Translated to English, it’s called “the line,” as in a factory production line.
This illicit system of moving people across borders has become so common that everyone in the hamlet of Do Thanh in Nghe An province seems to know someone who has made the journey.
“I sent my three sons,” said Phan Van Thuong, a wiry 64-year-old grandfather with a crucifix tattooed on his chest. Two of them have already come back, he said, after they were arrested and deported from Britain.
“In handcuffs,” he added with a broad smile.
Phan sits in his living room under a large statue of the Virgin Mary wrapped in plastic, pouring shots of rice wine for visitors into tiny glasses. The room has enormous raised ceilings, and on the walls hang several large posters depicting scenes from the New Testament and huge wedding portraits of his children.

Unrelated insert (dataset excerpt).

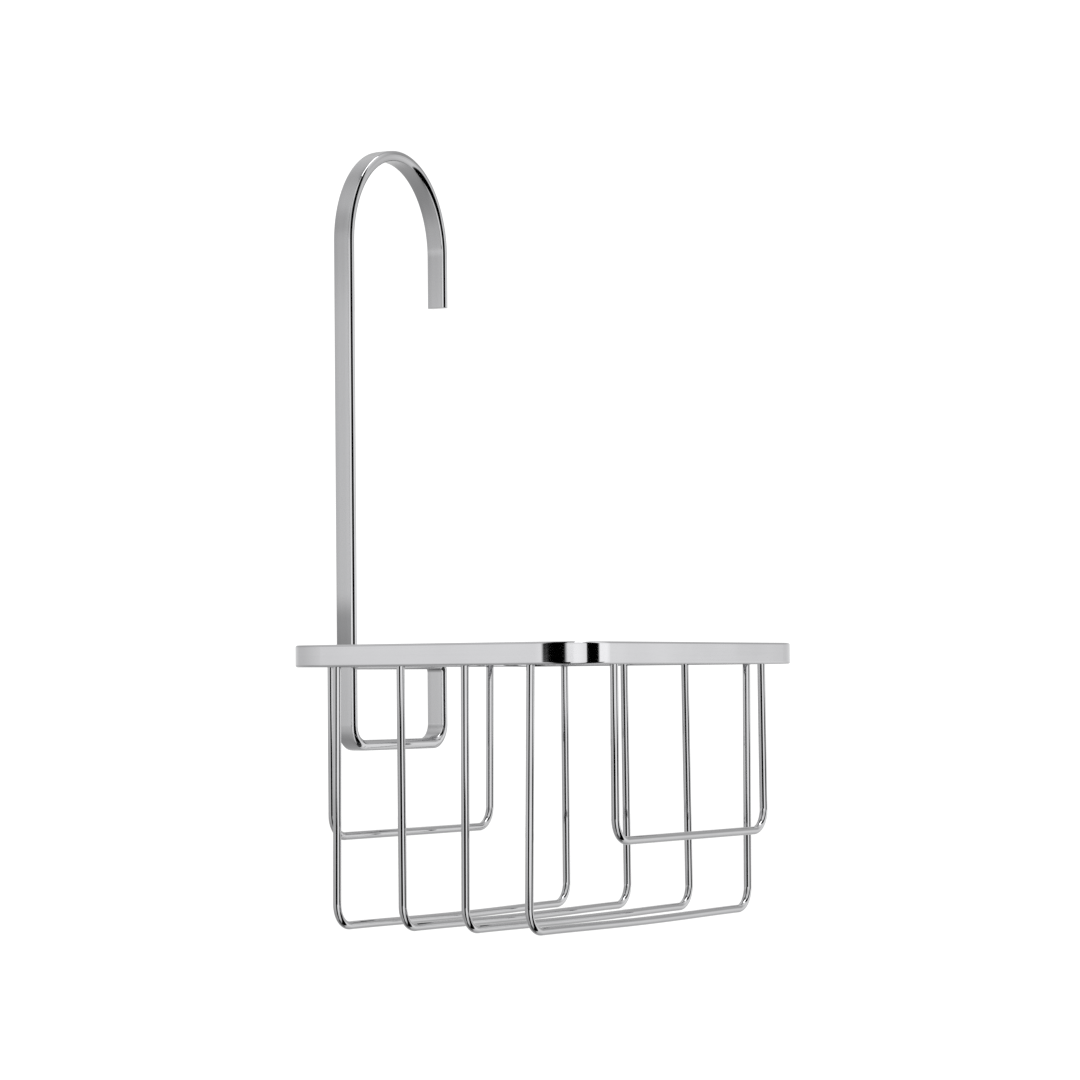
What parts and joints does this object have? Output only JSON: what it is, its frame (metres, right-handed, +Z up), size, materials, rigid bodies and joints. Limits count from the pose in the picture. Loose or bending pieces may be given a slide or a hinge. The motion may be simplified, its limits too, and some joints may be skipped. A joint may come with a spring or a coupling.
{
  "type": "hanging shower caddy",
  "caption": "Polished steel shower basket: flat-bar rim with round wires welded inside it, hung from an arched flat-bar hook with a closed loop at its foot.",
  "frame": {"origin": "the seat under the crown of the hook: the middle of the arch's underside, where the caddy hangs", "axes": "+Z up, -Y to the front, where the user stands, +Y to the wall behind the hook, +X to the right as seen from the front"},
  "size_m": [0.21, 0.1713, 0.3663],
  "materials": {
    "polished_flat_bar": "mirror-polished stainless flat bar",
    "satin_flat_bar": "polished stainless flat bar with faint lengthwise polishing lines",
    "polished_wire": "mirror-polished stainless round wire"
  },
  "bodies": {
    "root": {"rim_frame": "polished_flat_bar", "hook_bar": "satin_flat_bar", "cross_wire_1": "polished_wire", "cross_wire_2": "polished_wire", "cross_wire_3": "polished_wire", "cross_wire_4": "polished_wire", "front_guard_wire": "polished_wire", "back_guard_wire": "polished_wire"}
  },
  "joints": []
}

Foreign remittances from his sons, including a third who still lives in Germany, helped pay for the construction of his three-story home. Throughout the neighborhood there are many similar two-and-three story houses, apparently built within the last decade. Some appear to sit next to the owners’ original homes: single-story brick and concrete huts now crumbling and used as barns.
From the balcony, Phan points out at the surrounding rice paddies. Many of them are abandoned.
Farmers can’t make enough money growing rice here any more, he said.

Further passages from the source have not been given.